Reite die Welle!
Der Höhepunkt ihrer Karriere war wohl zweifellos die Veröffentlichung von „Connected“ 1992. Mit ihren Hits „Connected“ und „Step It Up“ waren sie damals über Monate in den Charts. In der Zeit nach dem durchschlagenden Erfolg des Albums, haben die Stereo MCs die ganze Welt bereist. Sie waren Opener von U2 auf deren legendärer Zooropa-Tour und spielten ein ganzes Jahr lang auf so vielen Bühnen, dass sie sich kaum noch an Einzelheiten erinnern können. „Das war damals wie beim Surfen. Wir waren mit ‚Connected’ weit raus geschwommen und hatten die Welle voll erwischt. Wir waren gar nicht darauf eingestellt, aber das bedeutete dann eben auch, dass wir nicht mehr aussteigen konnten. Wir mussten die Welle zu Ende reiten, bis zum Strand,“ erklärt Rapper Rob Birch in kalifornischen Bildern die Situation der Band damals. Warum aber nach dieser Mordsbrandung gleich für fast ein Jahrzehnt Ebbe herrschen musste, das erklärt sich dadurch nicht. „Naja, wir waren total erschöpft, wie erschlagen von dem Erfolg und musikalisch ein wenig ausgebrannt,“ berichtet Rob. Nick Hallam, der zweite MC, sieht aber auch eine allgemeine Ebbe in Sachen kreativer Musik als maßgeblich verantwortlich für das lange Schweigen: „Die 90er Jahren waren musikalisch einfach scheiße. Und zumindest im Dance war es damals total langweilig. Ich meine, die ganze TripHop-Schiene war so was von ausgelutscht. Jeder hat auf einmal schleppende Beats produziert und meinte, er müsse daraus einen Song machen. Und der sonst verbreite Technostil war mir zu geradeaus, da fehlte für mich der Reiz.“
Aus diesem Grunde haben sich Rob und Nick dann eher mit DJing und Remixen über Wasser gehalten. Das war für die beiden Musiker aus Brixton die ultimative Möglichkeit, weiter ein Teil der Szene zu bleiben, die Trends zu checken und auf den richtigen Moment zu warten, ohne selber veröffentlichen zu müssen. Rob erklärt: „Die Clubs sind für uns sehr wichtig, dort passiert im Dance doch alles. Und als DJ bist du mittendrin, bleibst am Geschehen.“ Und so haben sie ein Jahrzehnt vom Strand aus, den anderen beim Surfen zugeschaut, immer auf die Killerbrandung wartend.
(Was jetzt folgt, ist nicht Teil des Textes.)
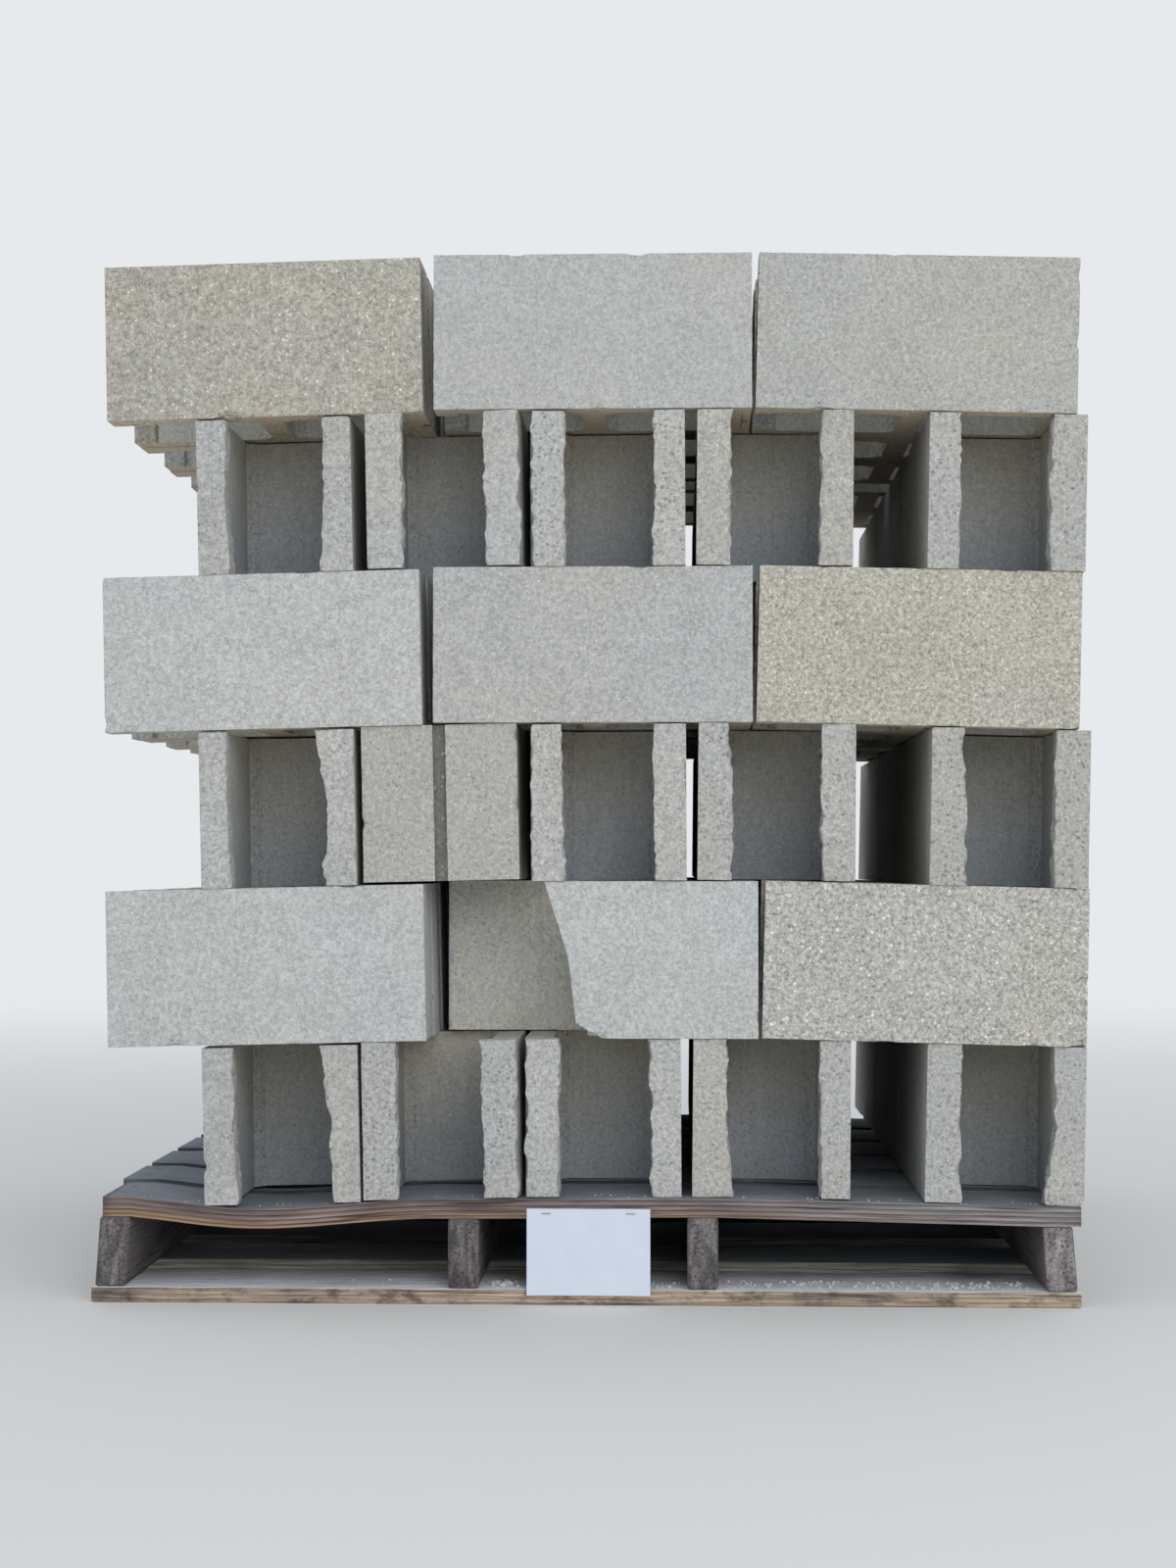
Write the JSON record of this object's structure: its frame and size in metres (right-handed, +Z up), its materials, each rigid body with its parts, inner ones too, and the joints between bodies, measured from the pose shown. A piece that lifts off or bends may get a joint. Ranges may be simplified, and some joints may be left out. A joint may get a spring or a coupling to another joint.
{
  "type": "pallet of concrete blocks",
  "caption": "Weathered wooden pallet loaded with courses of grey open-end concrete blocks laid crosswise, one block with a broken face shell, and a blank paper tag on the pallet.",
  "frame": {"origin": "centre of the pallet's footprint, on the floor", "axes": "+X to the right as one faces the front of the load, +Y from the front to the back, +Z up"},
  "size_m": [1.2346, 1.2065, 1.3025],
  "materials": {
    "concrete": "matte",
    "pallet_wood": "matte",
    "paper": "matte"
  },
  "bodies": {
    "root": {"bottom_board_1": "pallet_wood", "bottom_board_2": "pallet_wood", "bottom_board_3": "pallet_wood", "bottom_board_4": "pallet_wood", "bottom_board_5": "pallet_wood", "course_1_column_1": "concrete", "course_1_column_2": "concrete", "course_1_column_3": "concrete", "course_1_column_4": "concrete", "course_1_column_5": "concrete", "course_2_row_1": "concrete", "course_2_row_2": "concrete", "course_2_row_3": "concrete", "course_2_row_4": "concrete", "course_2_row_5": "concrete", "course_3_column_1": "concrete", "course_3_column_2": "concrete", "course_3_column_3": "concrete", "course_3_column_4": "concrete", "course_3_column_5": "concrete", "course_4_row_1": "concrete", "course_4_row_2": "concrete", "course_4_row_3": "concrete", "course_4_row_4": "concrete", "course_4_row_5": "concrete", "course_5_column_1": "concrete", "course_5_column_2": "concrete", "course_5_column_3": "concrete", "course_5_column_4": "concrete", "course_5_column_5": "concrete", "course_6_row_1": "concrete", "course_6_row_2": "concrete", "course_6_row_3": "concrete", "course_6_row_4": "concrete", "course_6_row_5": "concrete", "deck_board_1": "pallet_wood", "deck_board_2": "pallet_wood", "deck_board_3": "pallet_wood", "deck_board_4": "pallet_wood", "deck_board_5": "pallet_wood", "deck_board_6": "pallet_wood", "paper_tag": "paper", "stringer_1": "pallet_wood", "stringer_2": "pallet_wood", "stringer_3": "pallet_wood", "stringer_4": "pallet_wood"}
  },
  "joints": []
}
Doch seit dem Millennium sind sie wieder voll da, haben ihren Groove gefunden und sind erneut auf das offene Meer geschwommen. Erstmal zaghaft, mit einem DJ-Mixalbum, doch dann folgte Schlag auf Schlag, 2001 „Deep, Down and Dirty“, dann ein Best Of und 2005 schließlich „Paradise“. Jetzt im Jahre 2008 scheinen sie wieder voll auf einer neue Welle zu reiten, oder etwa nicht? „Ja, so in der Art,“ lacht Rob, „seit ein paar Jahren ist die Musik jedenfalls wieder interessanter geworden. Das hat uns dazu bewegt, wieder zu experimentieren. Es scheint, als sie alles möglich.“
Dieses Potential jedenfalls bietet auch „Double Bubble“, das neue Album der Stereo MCs. Von ruhiger aber eindringlicher Kraft, tanzbar aber nie in Schubladendenken verhaftet, bieten die MCs ein Album, dass ganz wunderbar auf der neuen Welle reiten kann. „Es ist, als sei die Kreativität wiedergekehrt. In der Musikszene bewegt sich was. Die Leute experimentieren. Und man achtet darauf, was die anderen machen. Es gibt einen Austausch. Ich höre in den Clubs ständig neue Musik, oder ich finde Sachen im Internet, von denen ich noch nie gehört habe. Die Vielfalt ist einfach enorm und es gibt keine Regeln mehr, keine festen Strukturen. Alles ist einfach offener.“ Nick ist begeistert von der momentanen Perspektive im Dance, die auch auf „Double Bubble“ transportiert wird. Das Album befindet sich ganz im Jetzt und trägt diese Energie schlummernden Potentials in sich. Ganz so wie die Welle, die darauf wartet geritten zu werden.
Ursprünglich erschienen in Loop 08/2008.